Eduardo Chillida iba a ser Arconada antes de que Arconada naciera. El escultor era ya a los 19 años un portero superlativo en la Real Sociedad, pero una entrada de Sañudo en un partido contra el Valladolid —el último de la temporada— le destrozó la rodilla y truncó su fichaje por el Real Madrid en 1943. La aventura se torció, pero transformó la experiencia como arquero en arte. “El portero tiene que desarrollar una serie de condiciones muy especiales de intuiciones espacio temporales muy rápidas y muy inmediatas relacionadas con estos dos misterios, el espacio y el tiempo, que me hacen pensar que las condiciones que hacen falta para ser un buen portero y un buen escultor son prácticamente las mismas”, le explicó a su hija Susana Chillida Belzunce para un documental.
Los porteros son artistas que viven en ese diedro que forma el área del que hablaba Chillida, un lugar único de la cancha porque esculpe una visión única de lo que sucede en tres lugares distintos a la vez.
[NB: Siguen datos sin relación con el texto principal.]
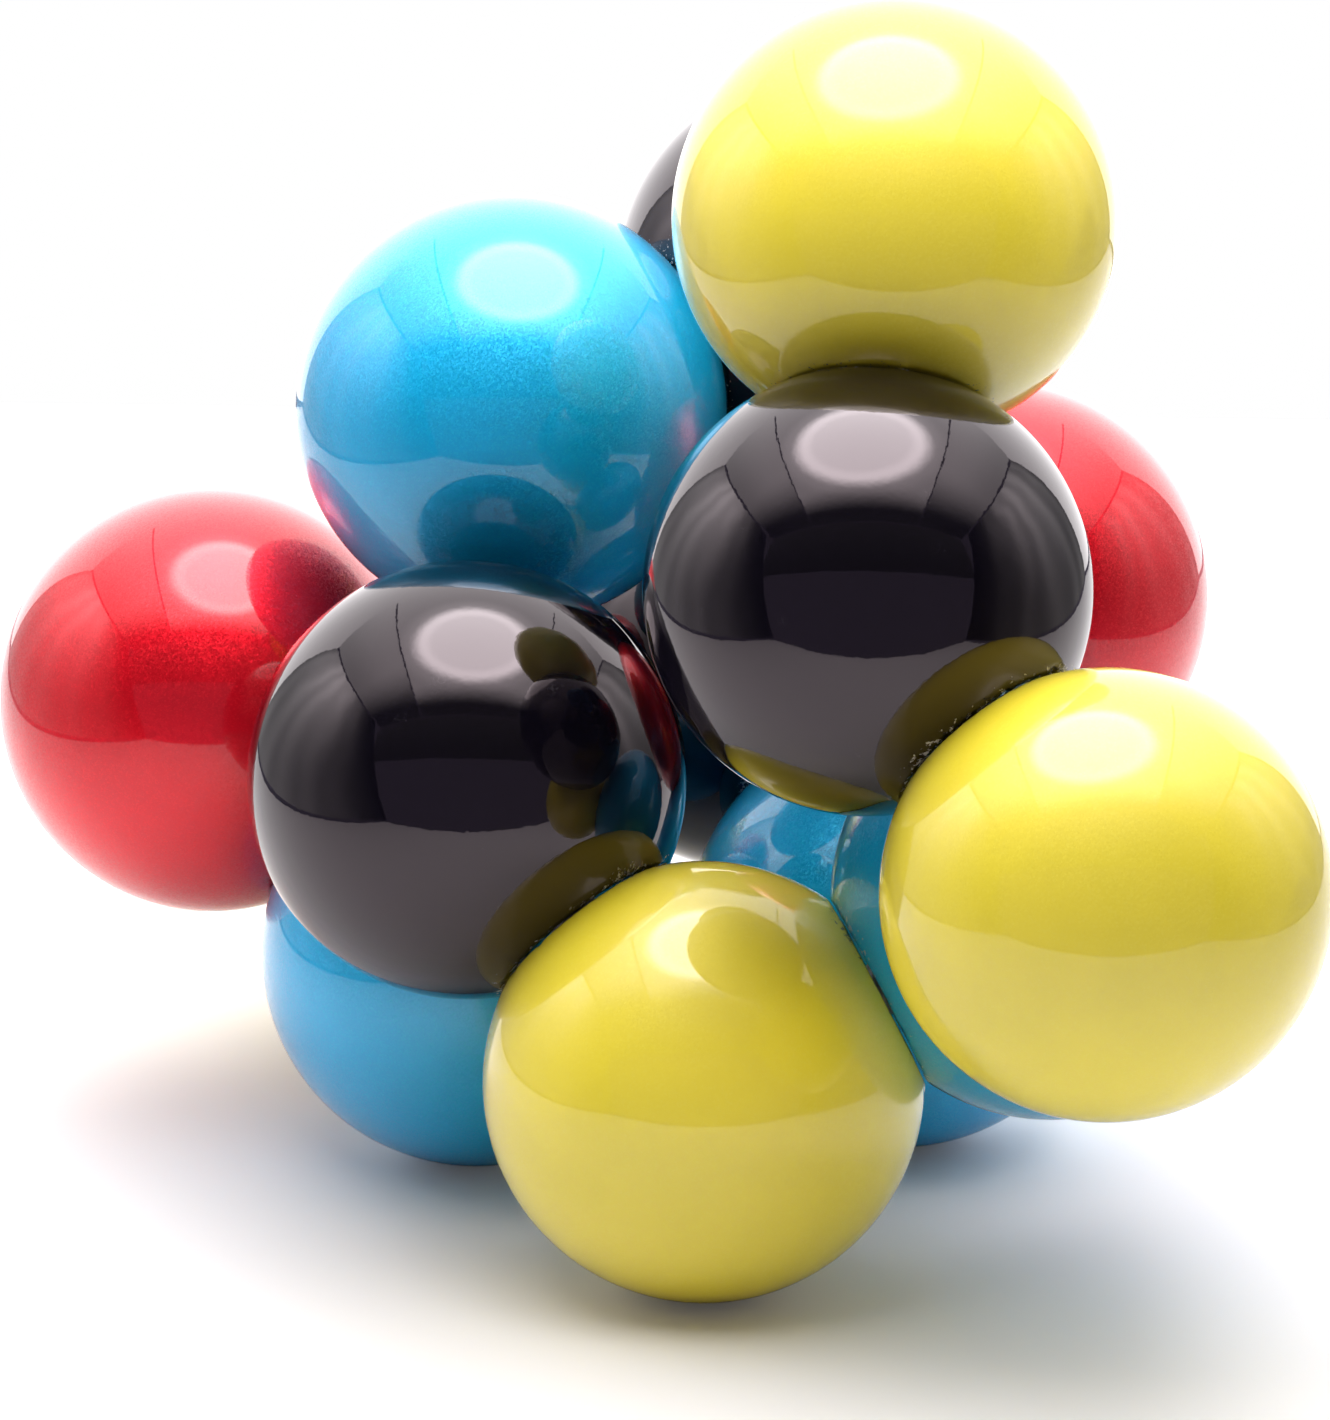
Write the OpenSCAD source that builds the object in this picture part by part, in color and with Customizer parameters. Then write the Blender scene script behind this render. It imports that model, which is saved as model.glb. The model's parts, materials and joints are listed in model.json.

Funcionan en una frecuencia emocional distinta, a menudo melancólica. El miedo del portero al penalti, legendario libro del Nobel Peter Handke, escrito en 1970, ponía el foco en Josef Bloch, aquel guardameta ficticio, símbolo de ese aislamiento y de la soledad en los momentos cruciales de la vida. No es casualidad que el portero sea el único que viste distinto —con el árbitro— y que puede ver el partido de forma completa desde su área. También el único capaz de determinar de forma más directa el destino de un encuentro con sus aciertos o errores. No digamos los del Barcelona, destinados por contrato filosófico a jugar con los pies a 30 metros de la portería, abonando a la grada al desfibrilador. El hombre sin manos, como lo bautizó Johan Cruyff en una de sus certeras boutades.
El Barça se ha metido en un buen lío con la lesión de Ter Stegen, que no tenía suplente porque él no quiso. El club dejó marchar al PSG a Arnau, un gran portero más culé que Joan Gaspart, y tiene en la cantera a dos chicos estupendos, pero sin experiencia. De Iñaki Peña, aunque Flick no lo diga claramente, parece que no se fían demasiado. La derrota contra Osasuna no fue su culpa, pero le chutaron cinco veces entre los tres palos y entraron cuatro. El Barça, en cambio, disparó seis veces y entraron dos (Sergio Herrera, más allá del error con Pau Víctor, paró dos claras). En Champions los disparos a puerta se reducen alrededor de cuatro por partido. Como todo, podría verse también al revés. Pero detener dos o tres de esos disparos marca la diferencia.
La planificación del Barcelona en la portería ha sido muy discutible. Nadie entiende ahora cómo puede ser que Ter Stegen no tuviera suplente en el que confiase plenamente el entrenador. Un buen recambio es fundamental, como lo fue Lunin el año pasado, que llevó en volandas al Madrid hasta la final, especialmente gracias a su tanda de penaltis en el Etihad. La vida fue injusta con el ucraniano, como suele serlo con los porteros, y no jugó la final. Tanto como puede serlo ahora con Iñaki Peña, que verá cómo un guardameta retirado, el polaco Szczęsny, le compite la plaza.
La diferencia entre un equipo que gana la Champions y el que la pierde —esta también podría ser un silogismo cruyffista— suele estar entre los tres palos. El Real Madrid, por ejemplo, levantó la novena gracias a un Iker Casillas de 21 años, que comenzó como suplente el partido contra el Bayer Leverkusen y que salió en el minuto 61 por lesión de César. En 90 segundos paró tres balones —sobre todo el que detuvo a Berbatov desde el suelo— que le dieron la orejona al equipo que entrenaba entonces Vicente del Bosque. O la que el Madrid ganó contra el Liverpool gracias a los errores de Karius, casi todo el partido grogui por el golpe que le dio Sergio Ramos, dañándole, precisamente, esa visión espacial de la que hablaba Chillida. El pobre Karius, por cierto, desapareció después de aquello para siempre. Quizá ahora sea escultor.